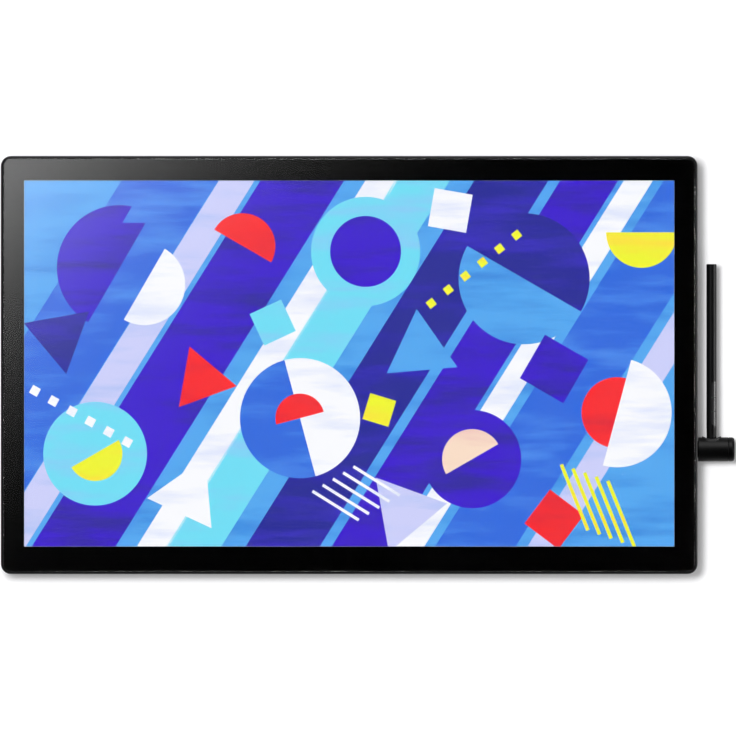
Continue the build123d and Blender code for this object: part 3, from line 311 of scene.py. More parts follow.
# Keys: four satin caps in each sloping grip, with rounded corners and a shallow dish for the fingertip
# Each is held by a flange behind the wall, and is pressed straight into the slope.
cover_low, cover_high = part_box("rear_cover")
case_half = (cover_high.x - cover_low.x) / 2
slope_run = 0.016
slope_rise = 0.006
key_black = (0.045, 0.045, 0.048, 1.0)
key_half_width = 0.0045
key_half_length = 0.009
key_foot = -0.0021
key_proud = 0.0006
key_corner = 0.0015
key_ease = 0.0003
key_flange = 0.0008
key_flange_lap = 0.0007
key_count = 4
# The steps of the dish: how much narrower and shorter each is than the last, and how much deeper
key_dish = ((0.86, 0.93, 0.0), (0.72, 0.86, -0.0001), (0.55, 0.74, -0.00008))
height_hair = 0.00001
facing_share = 0.99
along_share = 0.9
smooth_angle = math.radians(35.0)


def block(low, high):
    """A box between two corners, with its place in its mesh."""
    bpy.ops.object.select_all(action="DESELECT")
    middle = [(near + far) / 2 for near, far in zip(low, high)]
    size = [far - near for near, far in zip(low, high)]
    bpy.ops.mesh.primitive_cube_add(size=1.0, location=middle, scale=size)
    bpy.ops.object.transform_apply(location=True, rotation=True, scale=True)
    return bpy.context.object


def pick_edges(piece, wanted):
    """Goes into edit mode with only those edges selected whose two ends pass a test."""
    bpy.ops.object.mode_set(mode="EDIT")
    bpy.ops.mesh.select_mode(type="EDGE")
    bpy.ops.mesh.select_all(action="DESELECT")
    bpy.ops.object.mode_set(mode="OBJECT")
    points = [vertex.co for vertex in piece.data.vertices]
    for edge in piece.data.edges:
        start, end = edge.vertices
        edge.select = wanted(points[start], points[end])
    bpy.ops.object.mode_set(mode="EDIT")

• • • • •

▸ Task description:
Write the material out exactly, with nothing left out.

▸ Exercise result:
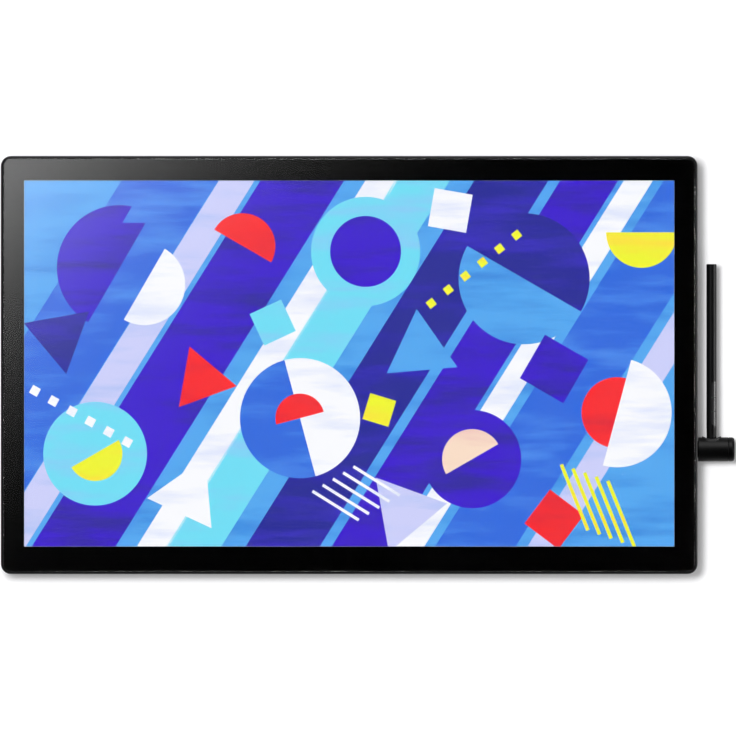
Continue the build123d and Blender code for this object: part 3, from line 311 of scene.py. More parts follow.
# Keys: four satin caps in each sloping grip, with rounded corners and a shallow dish for the fingertip
# Each is held by a flange behind the wall, and is pressed straight into the slope.
cover_low, cover_high = part_box("rear_cover")
case_half = (cover_high.x - cover_low.x) / 2
slope_run = 0.016
slope_rise = 0.006
key_black = (0.045, 0.045, 0.048, 1.0)
key_half_width = 0.0045
key_half_length = 0.009
key_foot = -0.0021
key_proud = 0.0006
key_corner = 0.0015
key_ease = 0.0003
key_flange = 0.0008
key_flange_lap = 0.0007
key_count = 4
# The steps of the dish: how much narrower and shorter each is than the last, and how much deeper
key_dish = ((0.86, 0.93, 0.0), (0.72, 0.86, -0.0001), (0.55, 0.74, -0.00008))
height_hair = 0.00001
facing_share = 0.99
along_share = 0.9
smooth_angle = math.radians(35.0)


def block(low, high):
    """A box between two corners, with its place in its mesh."""
    bpy.ops.object.select_all(action="DESELECT")
    middle = [(near + far) / 2 for near, far in zip(low, high)]
    size = [far - near for near, far in zip(low, high)]
    bpy.ops.mesh.primitive_cube_add(size=1.0, location=middle, scale=size)
    bpy.ops.object.transform_apply(location=True, rotation=True, scale=True)
    return bpy.context.object


def pick_edges(piece, wanted):
    """Goes into edit mode with only those edges selected whose two ends pass a test."""
    bpy.ops.object.mode_set(mode="EDIT")
    bpy.ops.mesh.select_mode(type="EDGE")
    bpy.ops.mesh.select_all(action="DESELECT")
    bpy.ops.object.mode_set(mode="OBJECT")
    points = [vertex.co for vertex in piece.data.vertices]
    for edge in piece.data.edges:
        start, end = edge.vertices
        edge.select = wanted(points[start], points[end])
    bpy.ops.object.mode_set(mode="EDIT")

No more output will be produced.